Staphylococci: Colonizers and Pathogens of Human Skin

Rosanna Coates; Josephine Moran; Malcolm J Horsburgh


Future Microbiol. 2014;9(1):75-91. 

In This Article

Conclusion & Future Perspective

The increasing number of CoNS infections and the emergence of more virulent S. aureus strains highlight a need to understand how staphylococci exploit the human epidermis as a niche. Understandably, previous studies have used in vitro models and focused on mechanistic aspects. In the future, a more holistic approach is required in order to interrogate interactions between the staphylococci and the skin.

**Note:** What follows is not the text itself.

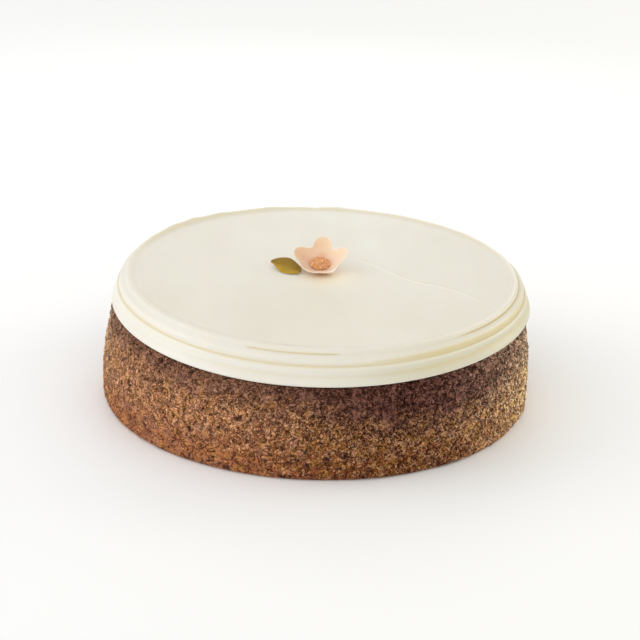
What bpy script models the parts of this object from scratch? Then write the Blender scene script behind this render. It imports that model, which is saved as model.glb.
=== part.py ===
# Round one-layer cake: a baked sponge, a thick disc of icing, a sugar flower and a sugar leaf.
# Metres, +Z up. The origin is the centre of the flat underside, and the front faces -Y.
from math import cos, pi, radians, sin, sqrt

import bmesh
import bpy
import numpy as np

mm = 0.001
gap = 0.3 * mm  # kept between pieces that touch
segments = 112  # round the sponge and the icing
seed = 7

# Sponge, baked in a round tin
sponge_height = 44.2 * mm
widest_radius = 101.5 * mm
widest_height = 14.0 * mm
foot_radius = 101.0 * mm
heel_rounding = 2.4 * mm
shoulder_radius = 96.9 * mm
shoulder_rounding = 2.8 * mm
shoulder_power = 1.6
side_rows = 10
lean = 0.8 * mm  # how far the top sits over to +X
oval = 0.5 * mm  # longer along oval_angle, shorter across it
oval_angle = radians(81)
crag_height = 0.32 * mm

# The top of the sponge, and the icing on it, is saddle shaped: high at the sides
saddle_lift = 1.4 * mm
saddle_radius = 98.0 * mm
saddle_angle = radians(-10.6)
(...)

The combined use of systems biology with emerging models of colonization (Box 1) is required to understand the complex interactions between multiple bacterial components and skin. An explosion of genome and metagenome data from studies of skin microbiota, from different body sites and individuals, will soon provide new insights into the evolution of skin survival. From a genomics perspective, the pan-genome analysis of the CoNS will reveal the generic and species-specific genes and the potential supply routes for enhanced versatility via interspecies horizontal gene transfer. The menacing emergence of the ACME mobile element in community-acquired methicillin-resistant S. aureus revealed transferable resources for enhanced versatility within the genus that impact upon S. aureus virulence. The surge in staphylococcal genome sequencing will enable single nucleotide resolution of the genetic basis for fitness and adaptation. The additional context of metagenomic data combined with studies of phenotypic variation will further add to our understanding of the staphylococci colonizing skin. Just as the secreted immune evasion proteins of S. aureus have provided useful tools to dissect innate immunity, the staphylococci are likely to provide resources to better understand the biology of skin and its antimicrobial barrier functions.